Now that possibility is no longer negligible. Part of the reason for this is the precedent set by Greece. The restructuring of Greek sovereign debt last month involved private sector holders taking a 20 per cent haircut. With private sector burden sharing perceived as the norm, investors are naturally demanding higher risk premiums on the sovereign paper of other troubled debtors, like Spain and Italy. Higher borrowing costs for these countries in turn make them more vulnerable to default risk.
While Spain and Italy are gamely trying (along with Greece, Ireland and Portugal) to push through multi-year fiscal austerity programmes to put their finances in order, market vigilantes such as hedge funds doubt whether austerity alone will be enough, even if it proves politically sustainable - which is a big ‘if’; everybody knows there is a limit to fiscal austerity.
The prospect of the restructuring of Spanish and Italian sovereign debt - even though still loudly denied by the authorities of those countries and the eurozone - is being viewed by markets as increasingly probable. This would impose huge losses on banks, insurance companies and pension funds. In the absence of corrective action, it could also threaten another round of credit seizure where banks again cease to trust each other (just like in 2008) and lose access to interbank funding.

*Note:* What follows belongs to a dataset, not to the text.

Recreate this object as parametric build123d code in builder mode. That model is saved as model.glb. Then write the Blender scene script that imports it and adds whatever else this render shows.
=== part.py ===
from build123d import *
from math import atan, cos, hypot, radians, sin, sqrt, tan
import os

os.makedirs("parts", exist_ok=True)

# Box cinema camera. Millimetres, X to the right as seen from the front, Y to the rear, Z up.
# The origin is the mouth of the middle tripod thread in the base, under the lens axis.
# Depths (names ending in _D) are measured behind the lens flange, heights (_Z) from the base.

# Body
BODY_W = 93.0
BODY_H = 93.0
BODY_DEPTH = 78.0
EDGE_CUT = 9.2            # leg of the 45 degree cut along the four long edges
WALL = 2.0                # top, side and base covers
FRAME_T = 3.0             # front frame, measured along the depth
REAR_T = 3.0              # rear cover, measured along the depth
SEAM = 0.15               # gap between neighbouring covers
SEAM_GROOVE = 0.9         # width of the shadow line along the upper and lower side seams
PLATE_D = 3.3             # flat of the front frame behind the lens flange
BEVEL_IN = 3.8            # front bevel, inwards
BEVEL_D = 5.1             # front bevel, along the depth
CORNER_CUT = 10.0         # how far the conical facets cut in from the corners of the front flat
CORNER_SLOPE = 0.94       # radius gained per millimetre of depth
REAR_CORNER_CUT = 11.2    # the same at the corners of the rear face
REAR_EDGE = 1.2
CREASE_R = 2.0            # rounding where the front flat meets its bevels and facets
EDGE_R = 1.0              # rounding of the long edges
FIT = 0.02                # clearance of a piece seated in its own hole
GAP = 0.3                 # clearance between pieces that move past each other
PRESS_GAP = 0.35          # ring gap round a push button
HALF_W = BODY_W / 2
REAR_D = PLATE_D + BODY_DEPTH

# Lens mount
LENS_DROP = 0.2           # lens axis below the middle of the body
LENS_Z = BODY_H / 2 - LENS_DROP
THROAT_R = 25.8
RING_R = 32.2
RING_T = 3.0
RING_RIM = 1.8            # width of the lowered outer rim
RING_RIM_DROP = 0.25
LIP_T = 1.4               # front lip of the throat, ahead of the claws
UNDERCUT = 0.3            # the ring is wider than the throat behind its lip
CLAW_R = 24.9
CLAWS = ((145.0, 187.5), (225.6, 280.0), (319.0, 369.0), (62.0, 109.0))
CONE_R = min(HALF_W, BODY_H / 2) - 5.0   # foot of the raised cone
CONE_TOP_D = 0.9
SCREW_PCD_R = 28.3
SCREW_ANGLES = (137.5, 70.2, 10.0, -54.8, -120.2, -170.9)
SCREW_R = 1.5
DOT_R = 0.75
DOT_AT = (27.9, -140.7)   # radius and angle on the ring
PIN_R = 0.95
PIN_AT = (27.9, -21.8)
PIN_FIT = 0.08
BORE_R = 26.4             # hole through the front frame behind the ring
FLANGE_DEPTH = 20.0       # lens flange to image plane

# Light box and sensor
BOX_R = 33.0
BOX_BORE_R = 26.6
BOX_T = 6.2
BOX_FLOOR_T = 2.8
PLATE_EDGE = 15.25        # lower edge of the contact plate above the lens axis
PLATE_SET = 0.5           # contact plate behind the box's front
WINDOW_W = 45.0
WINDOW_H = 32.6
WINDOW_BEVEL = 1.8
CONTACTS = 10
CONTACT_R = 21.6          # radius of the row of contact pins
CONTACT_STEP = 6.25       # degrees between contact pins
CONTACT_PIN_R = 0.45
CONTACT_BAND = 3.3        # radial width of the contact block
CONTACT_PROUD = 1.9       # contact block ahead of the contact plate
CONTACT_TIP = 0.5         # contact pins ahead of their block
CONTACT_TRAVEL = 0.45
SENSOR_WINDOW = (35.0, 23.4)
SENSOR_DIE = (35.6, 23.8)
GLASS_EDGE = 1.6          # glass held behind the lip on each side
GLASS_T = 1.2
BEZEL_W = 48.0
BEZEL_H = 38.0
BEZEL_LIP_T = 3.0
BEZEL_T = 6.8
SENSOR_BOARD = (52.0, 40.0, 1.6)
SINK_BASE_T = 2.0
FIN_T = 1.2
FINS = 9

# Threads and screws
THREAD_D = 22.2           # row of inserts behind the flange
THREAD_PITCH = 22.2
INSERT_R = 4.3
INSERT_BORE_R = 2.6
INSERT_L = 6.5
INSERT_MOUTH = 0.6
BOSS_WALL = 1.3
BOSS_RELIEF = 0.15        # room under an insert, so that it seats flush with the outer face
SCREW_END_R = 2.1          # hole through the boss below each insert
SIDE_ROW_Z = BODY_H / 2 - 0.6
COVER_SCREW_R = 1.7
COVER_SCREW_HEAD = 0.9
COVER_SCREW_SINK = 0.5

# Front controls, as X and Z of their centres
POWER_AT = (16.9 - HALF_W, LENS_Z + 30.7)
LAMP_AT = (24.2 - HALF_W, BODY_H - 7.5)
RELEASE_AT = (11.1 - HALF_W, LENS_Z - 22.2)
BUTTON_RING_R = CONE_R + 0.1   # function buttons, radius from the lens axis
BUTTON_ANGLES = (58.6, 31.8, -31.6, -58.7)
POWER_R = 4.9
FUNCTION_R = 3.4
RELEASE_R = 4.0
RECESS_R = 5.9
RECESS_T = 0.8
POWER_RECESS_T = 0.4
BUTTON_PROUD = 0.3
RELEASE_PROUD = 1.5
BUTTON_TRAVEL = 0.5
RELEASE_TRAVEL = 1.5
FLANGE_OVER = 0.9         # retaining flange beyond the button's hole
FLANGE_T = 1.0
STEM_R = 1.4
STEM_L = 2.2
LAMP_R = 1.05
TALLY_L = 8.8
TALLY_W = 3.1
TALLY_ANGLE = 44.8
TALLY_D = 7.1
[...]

If their borrowing capacity seriously dwindles - although this has not yet happened - Spain and Italy would also need additional funding, just like Greece and Ireland did. But from where? The International Monetary Fund (IMF) will no doubt help, but it does not have sufficient resources to alone provide rescue credits, which could run into hundreds of billions of euros. The eurozone’s hastily-created temporary bailout vehicle, the European Financial Stability Facility (EFSF), is also woefully underfunded for the task. The eurozone authorities have said they plan to strengthen the EFSF to deal with contagion, but they haven’t done it yet.
It continues to see its central mission as fighting inflation. Thus, even as some eurozone countries were deep in recession, reeling from high borrowing costs and property price collapses, the ECB (citing inflation risks) raised interest rates, first in April to 1.25 per cent and then again in July to 1.5 per cent. This has only made matters worse.
Early this year, in a break with tradition, the ECB reluctantly bought bonds of distressed eurozone governments, such as Greece and Portugal - essentially because nobody else would buy them and it had no choice but to support these countries’ banks which would lose their lifeline. But it later abandoned this practice. It also announced that it would not accept bonds issued by a country in default and consistently opposed debt restructuring - partly because it would itself have to take a haircut on its holdings of distressed sovereign debt.
But this position is becoming increasingly untenable: the eurozone needs a buyer of last resort for sovereign debt and there is no institution capable of playing that role other than the ECB. Debt restructuring is also already a reality in the eurozone. The threat of bank insolvencies in Europe could also be a reality, and if they happen, the ECB would be forced to help recapitalise the banks, just as the Federal Reserve was forced to do in the United States.
Europe’s debt crisis can be brought under control. But that will require European authorities to explicitly acknowledge its real scope - which goes far beyond the peripheral countries. It would also need the ECB to wake up to the fact that it must widen its mandate and, for now, get over its obsession with fighting inflation. Until that happens, the crisis will go on.